PACT Analysis
The Main idea of PACT analysis is that people carry out activities in contexts using technologies. PACT Analysis for determining requirements of interactive systems and consists of four parts.

People
Physical differences
People differ in physical characteristics such as height and weight. Variability in the five senses(sight, hearing, touch, smell, and taste)has a huge effect on how accessible, how usable, and how enjoyable using technology will be for people in different contexts.
For example, color blindness (usually the inability to distinguish correctly between red and green colors) affects about 8 percent of Western males, short-sightedness and long-sightedness affect many, and many people are hearing-impaired. In Europe there are 2.8 million wheelchair users, so designers must consider where technologies are placed, and many people have dexterity impairments involving the use of their fingers. All of us have relatively large fingers compared to the small size we can use for buttons.

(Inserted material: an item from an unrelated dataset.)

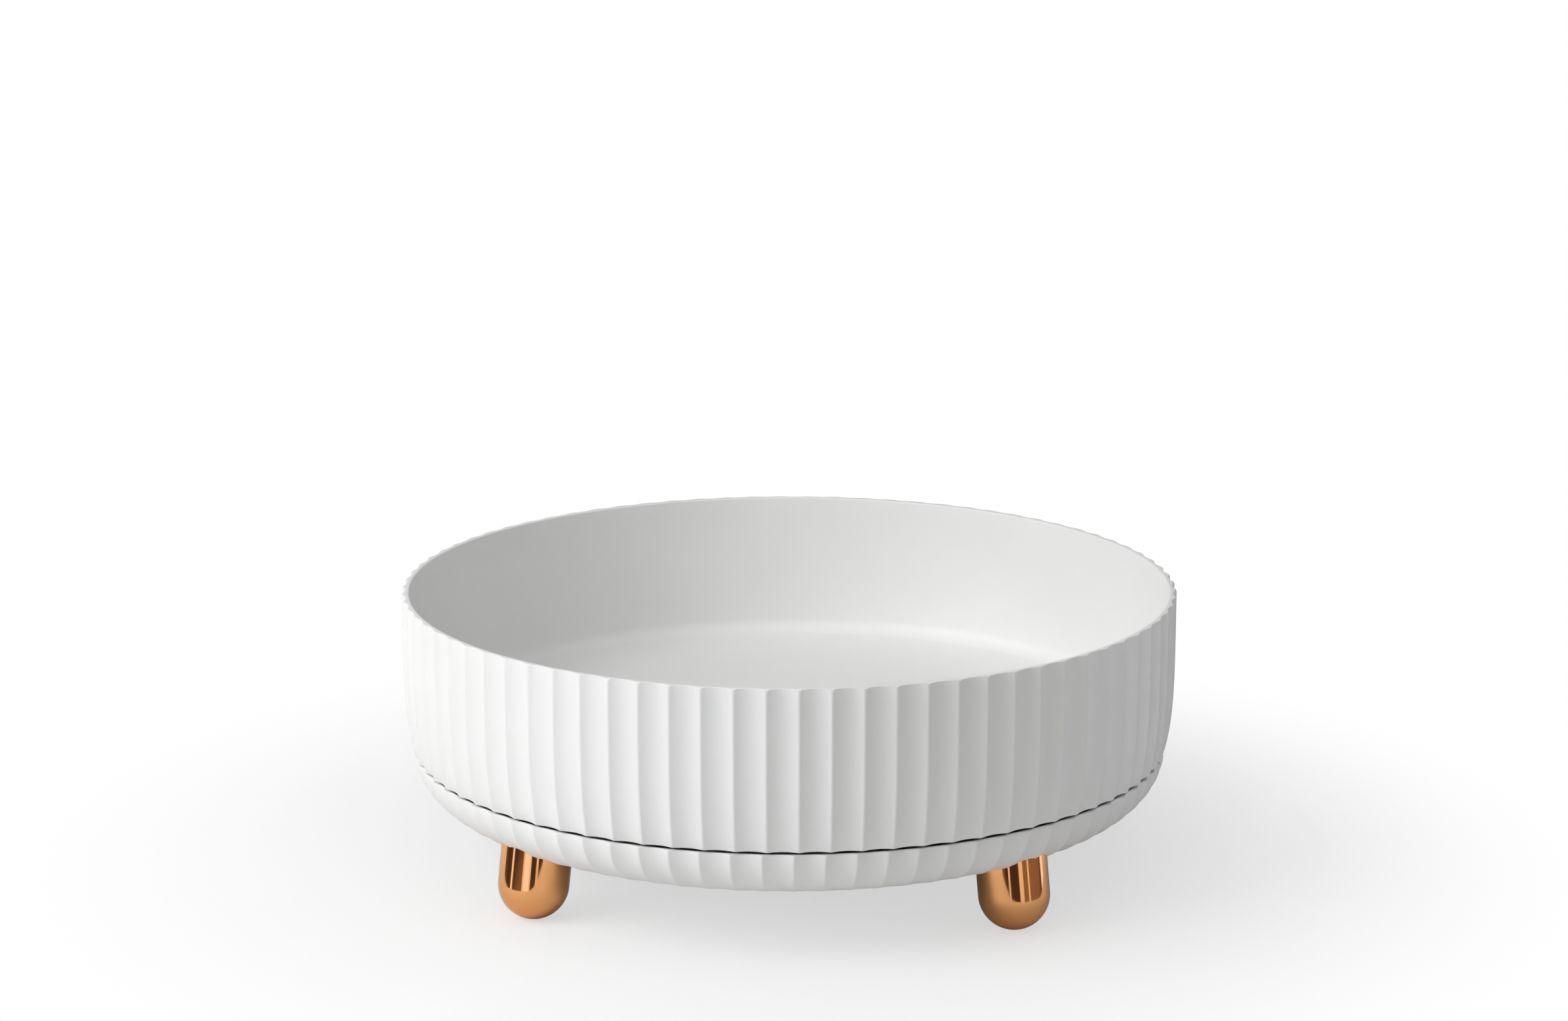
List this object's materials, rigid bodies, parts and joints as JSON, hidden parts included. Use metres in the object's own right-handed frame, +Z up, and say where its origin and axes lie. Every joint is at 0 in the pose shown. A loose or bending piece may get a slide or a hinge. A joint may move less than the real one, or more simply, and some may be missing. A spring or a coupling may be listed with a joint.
{
  "type": "rotating makeup organizer",
  "caption": "Round fluted open tray that turns on a low bowl-shaped base with plated splayed feet, for bottles and jars on a vanity.",
  "frame": {"origin": "on the surface the feet stand on, under the turning axis", "axes": "+Z up along the turning axis, front towards -Y, feet on the diagonals"},
  "size_m": [0.28, 0.28, 0.1],
  "materials": {
    "white_shell": "moulded, fine matte grain",
    "race_plastic": "moulded, smooth",
    "cage_plastic": "moulded, smooth",
    "ball_steel": "polished",
    "zinc_steel": "zinc plated",
    "rose_gold_plating": "electroplated plastic, polished"
  },
  "bodies": {
    "base": {"base_bowl": "white_shell", "lower_race_ring": "race_plastic", "lower_race_screws": "zinc_steel", "pivot_bush": "cage_plastic", "pivot_cover_cap": "white_shell", "foot_front_left": "rose_gold_plating", "foot_front_right": "rose_gold_plating", "foot_back_right": "rose_gold_plating", "foot_back_left": "rose_gold_plating", "foot_screw_front_left": "zinc_steel", "foot_screw_front_right": "zinc_steel", "foot_screw_back_right": "zinc_steel", "foot_screw_back_left": "zinc_steel"},
    "tray": {"tray_shell": "white_shell", "upper_race_ring": "race_plastic", "upper_race_screws": "zinc_steel", "pivot_screw": "zinc_steel", "pivot_washer": "zinc_steel"},
    "ball_cage": {"ball_cage": "cage_plastic", "bearing_balls": "ball_steel"}
  },
  "joints": [
    {"name": "tray_spin", "type": "hinge", "parent": "base", "child": "tray", "pos_m": [0, 0, 0.0362], "axis": [0, 0, 1], "continuous": true},
    {"name": "cage_spin", "type": "hinge", "parent": "base", "child": "ball_cage", "pos_m": [0, 0, 0.0362], "axis": [0, 0, 1], "continuous": true}
  ],
  "couplings": [
    {"joint": "cage_spin", "follows": "tray_spin", "ratio": 0.5}
  ]
}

When design a system for the public( For example ATM)designer should consider the height of peoples Because the different heights of people use ATM and it should be easy to use for all of them.
Psychological differences
Psychologically, people differ in a variety of ways.
For example, people with good spatial ability will find it much easier to find their way around and remember a website than those with poor ability. Designers should design for people with poor ability by providing good signage and clear directions. Language differences are of course crucial to understanding, and cultural differences affect how people interpret things.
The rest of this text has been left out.